Las luces fluorescentes del baño público emitían sobre mi el mismo verdor moribundo que tiene la tez de aquel que lleva días, quizás semanas, muerto. Mientras me lavaba la cara, traté de darle un sentido concreto a la emoción que llevaba atornillada en el pecho. Levanté los ojos, y al verme al espejo sobre el lava manos, emulé la tierna sonrisa cadavérica de uno de los personajes principales: el fallecido.
Acababa de ver algo perturbador y hermoso al mismo tiempo. La película había comenzado con un modesto público presente, que a lo largo de los primeros minutos se fue retirando de la sala, dejándonos a unos pocos a la aventura entre un náufrago suicida y el cadáver flatulento que descubre descompuesto a la orilla de la playa. Sería justo argumentar que gracias al descaro de ‘Daniels’ (Daniel Scheinert y Daniel Kwan), autores celebrados por sus videos musicales; y realizadores en conjunto de este, su primer filme en cuestión, se le haya rociado gasolina al establishment de las carteleras actuales. Todo, en el nombre por mantener al séptimo arte, excepcional.
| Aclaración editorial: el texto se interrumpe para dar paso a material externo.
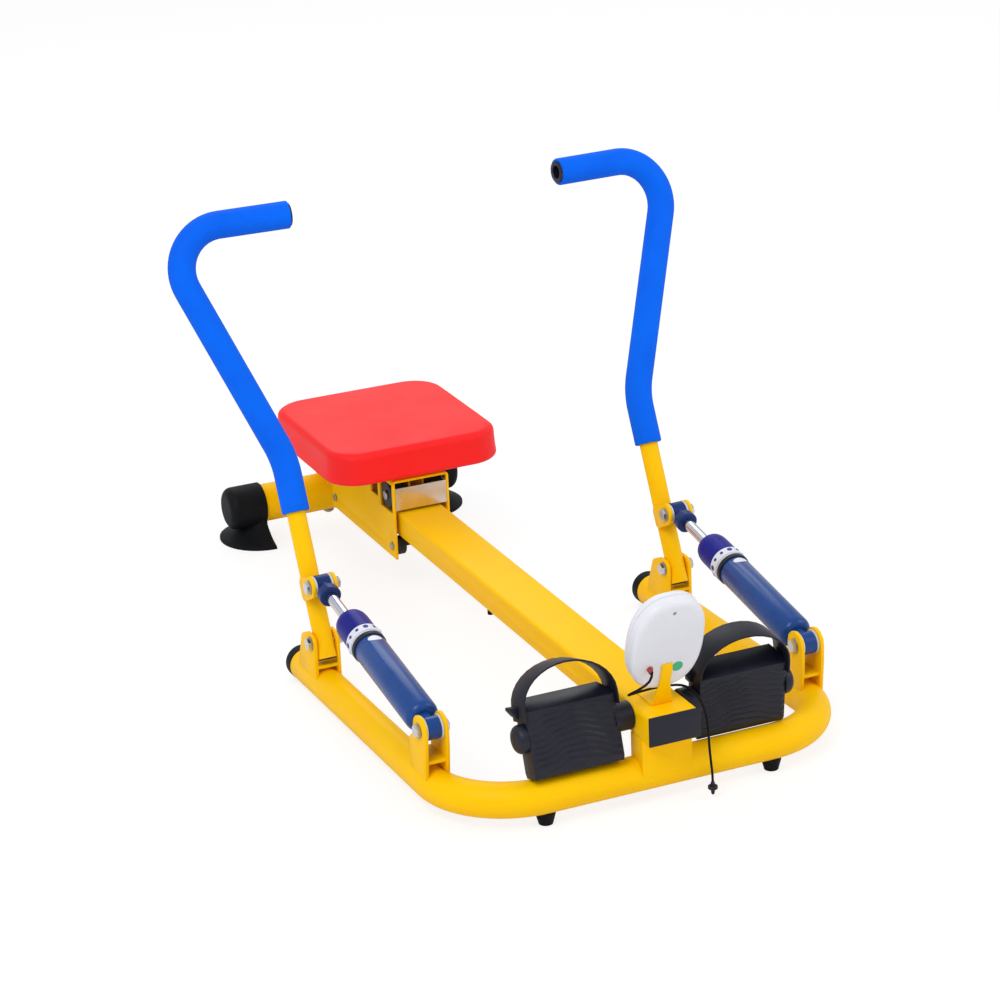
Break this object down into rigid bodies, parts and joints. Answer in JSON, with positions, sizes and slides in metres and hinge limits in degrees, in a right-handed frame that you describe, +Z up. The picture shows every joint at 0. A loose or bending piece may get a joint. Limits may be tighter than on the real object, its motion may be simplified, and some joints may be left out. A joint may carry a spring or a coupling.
{
  "type": "rowing machine",
  "caption": "Children's rowing machine: U-shaped base tube, sliding padded seat on a rail, hydraulic-damper handles, strapped pedals and a small display.",
  "frame": {"origin": "on the floor, under the middle of the overall length and width", "axes": "+Y runs from the pedals to the seat end, +X to the right seen from the front, +Z up"},
  "size_m": [0.6548, 1.0563, 0.5566],
  "materials": {
    "yellow_paint": "gloss yellow paint",
    "black_rubber": "matt black",
    "black_plastic": "satin black",
    "blue_foam": "blue foam, fine cells",
    "blue_paint": "gloss blue paint",
    "deep_blue_plastic": "deep blue",
    "white_plastic": "white",
    "bare_steel": "satin",
    "chrome": "polished",
    "red_vinyl": "red vinyl",
    "board": "plain board",
    "dark_glass": "dark clear window"
  },
  "bodies": {
    "frame": {"base_tube": "yellow_paint", "main_beam": "yellow_paint", "rear_cross_tube": "yellow_paint", "beam_plug_front": "black_plastic", "beam_plug_rear": "black_plastic", "seat_stop": "black_rubber", "pedal_shaft": "bare_steel", "display_bracket": "yellow_paint", "display_rear_shell": "white_plastic", "display_bezel": "white_plastic", "display_screen": "dark_glass", "sensor_cord": "black_rubber", "jack_plug": "black_plastic", "arm_cap_left": "black_rubber", "arm_cap_right": "black_rubber", "front_foot_left": "black_rubber", "front_foot_right": "black_rubber", "rear_foot_cap_left": "black_rubber", "rear_foot_cap_right": "black_rubber", "stand_bolt_left": "bare_steel", "stand_bolt_right": "bare_steel", "handle_bracket_left": "yellow_paint", "handle_bracket_right": "yellow_paint", "clevis_bracket_left": "yellow_paint", "clevis_bracket_right": "yellow_paint", "handle_bolt_left": "chrome", "handle_bolt_right": "chrome", "clevis_bolt_left": "chrome", "clevis_bolt_right": "chrome", "pedal_cap_left": "black_plastic", "pedal_cap_right": "black_plastic"},
    "seat": {"seat_pad": "red_vinyl", "seat_board": "board", "seat_carriage": "yellow_paint", "carriage_front_plate": "bare_steel"},
    "button": {"display_button": "black_plastic"},
    "upper_rollers_front": {"upper_rollers_front": "black_plastic"},
    "lower_rollers_front": {"lower_rollers_front": "black_plastic"},
    "upper_rollers_rear": {"upper_rollers_rear": "black_plastic"},
    "lower_rollers_rear": {"lower_rollers_rear": "black_plastic"},
    "handle_left": {"handle_tube_left": "yellow_paint", "foam_grip_left": "blue_foam", "rod_bolt_left": "chrome"},
    "damper_left": {"damper_body_left": "blue_paint", "damper_guide_left": "black_plastic"},
    "collar_left": {"adjusting_collar_left": "deep_blue_plastic"},
    "rod_left": {"damper_rod_left": "chrome", "rod_eye_left": "blue_paint"},
    "pedal_left": {"pedal_left": "black_plastic", "pedal_strap_left": "black_rubber"},
    "handle_right": {"handle_tube_right": "yellow_paint", "foam_grip_right": "blue_foam", "rod_bolt_right": "chrome"},
    "damper_right": {"damper_body_right": "blue_paint", "damper_guide_right": "black_plastic"},
    "collar_right": {"adjusting_collar_right": "deep_blue_plastic"},
    "rod_right": {"damper_rod_right": "chrome", "rod_eye_right": "blue_paint"},
    "pedal_right": {"pedal_right": "black_plastic", "pedal_strap_right": "black_rubber"}
  },
  "joints": [
    {"name": "seat_slide", "type": "slide", "parent": "frame", "child": "seat", "axis": [0, 1, 0], "range_m": [-0.24, 0.042]},
    {"name": "upper_roller_turn_front", "type": "hinge", "parent": "seat", "child": "upper_rollers_front", "pos_m": [0, 0.19975, 0.1315], "axis": [1, 0, 0], "range_deg": [-140, 780]},
    {"name": "upper_roller_turn_rear", "type": "hinge", "parent": "seat", "child": "upper_rollers_rear", "pos_m": [0, 0.36875, 0.1315], "axis": [1, 0, 0], "range_deg": [-140, 780]},
    {"name": "lower_roller_turn_front", "type": "hinge", "parent": "seat", "child": "lower_rollers_front", "pos_m": [0, 0.18575, 0.0672], "axis": [1, 0, 0], "range_deg": [-1380, 245]},
    {"name": "lower_roller_turn_rear", "type": "hinge", "parent": "seat", "child": "lower_rollers_rear", "pos_m": [0, 0.38275, 0.0672], "axis": [1, 0, 0], "range_deg": [-1380, 245]},
    {"name": "handle_swing_left", "type": "hinge", "parent": "frame", "child": "handle_left", "pos_m": [-0.231, -0.07225, 0.077], "axis": [1, 0, 0], "range_deg": [-10, 30]},
    {"name": "damper_tilt_left", "type": "hinge", "parent": "frame", "child": "damper_left", "pos_m": [-0.231, -0.39595, 0.0985], "axis": [1, 0, 0], "range_deg": [-0.9, 0.4]},
    {"name": "rod_stroke_left", "type": "slide", "parent": "damper_left", "child": "rod_left", "axis": [0, 0.9871, 0.1604], "range_m": [-0.0378, 0.0127]},
    {"name": "collar_turn_left", "type": "hinge", "parent": "damper_left", "child": "collar_left", "pos_m": [-0.231, -0.20495, 0.12953], "axis": [0, 0.9871, 0.1604], "range_deg": [-150, 150]},
    {"name": "pedal_turn_left", "type": "hinge", "parent": "frame", "child": "pedal_left", "pos_m": [-0.0485, -0.47225, 0.1], "axis": [1, 0, 0], "range_deg": [-35, 35]},
    {"name": "handle_swing_right", "type": "hinge", "parent": "frame", "child": "handle_right", "pos_m": [0.231, -0.07225, 0.077], "axis": [1, 0, 0], "range_deg": [-10, 30]},
    {"name": "damper_tilt_right", "type": "hinge", "parent": "frame", "child": "damper_right", "pos_m": [0.231, -0.39595, 0.0985], "axis": [1, 0, 0], "range_deg": [-0.9, 0.4]},
    {"name": "rod_stroke_right", "type": "slide", "parent": "damper_right", "child": "rod_right", "axis": [0, 0.9871, 0.1604], "range_m": [-0.0378, 0.0127]},
    {"name": "collar_turn_right", "type": "hinge", "parent": "damper_right", "child": "collar_right", "pos_m": [0.231, -0.20495, 0.12953], "axis": [0, 0.9871, 0.1604], "range_deg": [-150, 150]},
    {"name": "pedal_turn_right", "type": "hinge", "parent": "frame", "child": "pedal_right", "pos_m": [0.0485, -0.47225, 0.1], "axis": [1, 0, 0], "range_deg": [-35, 35]},
    {"name": "button_press", "type": "slide", "parent": "frame", "child": "button", "axis": [0, -0.9511, -0.309], "range_m": [0, 0.0015], "stiffness_N_per_m": 300}
  ],
  "couplings": [
    {"joint": "upper_roller_turn_front", "follows": "seat_slide", "rad_per_m": -56.497},
    {"joint": "upper_roller_turn_rear", "follows": "seat_slide", "rad_per_m": -56.497},
    {"joint": "lower_roller_turn_front", "follows": "seat_slide", "rad_per_m": 83.333},
    {"joint": "lower_roller_turn_rear", "follows": "seat_slide", "rad_per_m": 83.333},
    {"joint": "damper_tilt_left", "follows": "handle_swing_left", "ratio": -0.0251},
    {"joint": "rod_stroke_left", "follows": "handle_swing_left", "m_per_rad": -0.0719},
    {"joint": "damper_tilt_right", "follows": "handle_swing_right", "ratio": -0.0251},
    {"joint": "rod_stroke_right", "follows": "handle_swing_right", "m_per_rad": -0.0719}
  ]
}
Los primeros minutos ponen a prueba la tolerancia de la audiencia. Hank descubre que los pedos que expide el cadáver de Manny podrían provocar una propulsión a chorro, necesaria para escapar de aquella isla desierta. Entre gritos de desesperación y alegría, Hank monta a Manny a toda velocidad al estilo de un jet-ski humano, penetrando cada vez más la inmensidad del océano con la esperanza de encontrar tierra firme y así escapar de una muerte segura. El título de la obra invade el centro de la pantalla Swiss Army Man, y es magistralmente protagonizada por Paul Dano, (There will be blood, Little Miss Sunshine, Where the wild things are) y Daniel Radcliffe, (Harry Potter, Kill your darlings, Horns). Solo se necesita un poco de fe y curiosidad de parte del espectador para arribar hasta los créditos finales; y ciertamente vale la pena hacerlo, porque la obra nos transporta por el sendero de un impresionante storytelling cinemático, utilizando como premisa un precioso tributo a la amistad; y con el objetivo de cumplir una misión que parece imposible… no dejar de existir.
Este trabajo fílmico corre constantemente el riesgo de irse por el desbarrancadero del mal gusto, de ser asquerosamente profano y de ser un tributo al mal celuloide, pero la película nunca colapsa. Todo lo contrario: con una suave danza entre la historia, las interpretaciones, la fotografía y la música, llegamos a disfrutar como a lo largo de la aventura la relación entre Hank y Manny se va fortaleciendo. Hank descubre que el cadáver de su nuevo compañero funciona como una navaja suiza humana, utilizando sus brazos para cortar troncos, su estómago como depósito de agua fresca, su boca como metralleta, sus pedos para encender fogatas. Sin embargo, es en las conversaciones delirantes que ambos sostienen, es donde logramos «re-conectarnos» con la razón de estar vivos.
Si tan solo los fariseos de la academia le apostaran una nominación a esta película, (ya con todas las características para convertirse en una obra de culto), y con esto ofrecerles un chance al mainstream, sería como dinamitar con la imaginación los cimientos de una industria que lleva años asfixiando las butacas con contenido hueco. Swiss Army Man es una película que lo ofrece todo, de unos creadores que prometen ofrecer aún mucho más: la promesa de una irreverente resurrección de este medio en América del Norte.
Ya fuera del baño, me percato que no hay nadie en el cine. Solo se escucha un hilo musical diminuto, esa pieza de Brian Eno, ‘An Ending (Ascent)’. Me siento por unos instantes sobre la alfombra que se extiende hacia los interminables pasillos abandonados, y que hacen del lugar una estación fantasma de sueños, de imágenes que parpadean disparadas desde un proyector hacia la pantalla, en cada sala, todas vacías. Una secuencia de afiches que promueven las próximas películas decoran la salida con una melancolía terrible.
Las escaleras mecánicas siguen funcionando y es porque de seguro vive y respira un monstruo debajo de ellas. La puertas de vidrio se abren y se cierran solas, como poseídas por un caballero cortés. ¿Qué sucedería en el cerebro de Lynch al exponerse a una escena como esa? No hay nadie vivo, solo algunos escasos zombies recorriendo el estacionamiento, consumidos por sus móviles. Se me ocurre que en estos tiempos de desconexión severa entre nosotros, lo más sensato para ‘rebutear’ el alma, para reiniciar la capacidad de asombro, es tener un cadáver multi-uso a nuestro lado.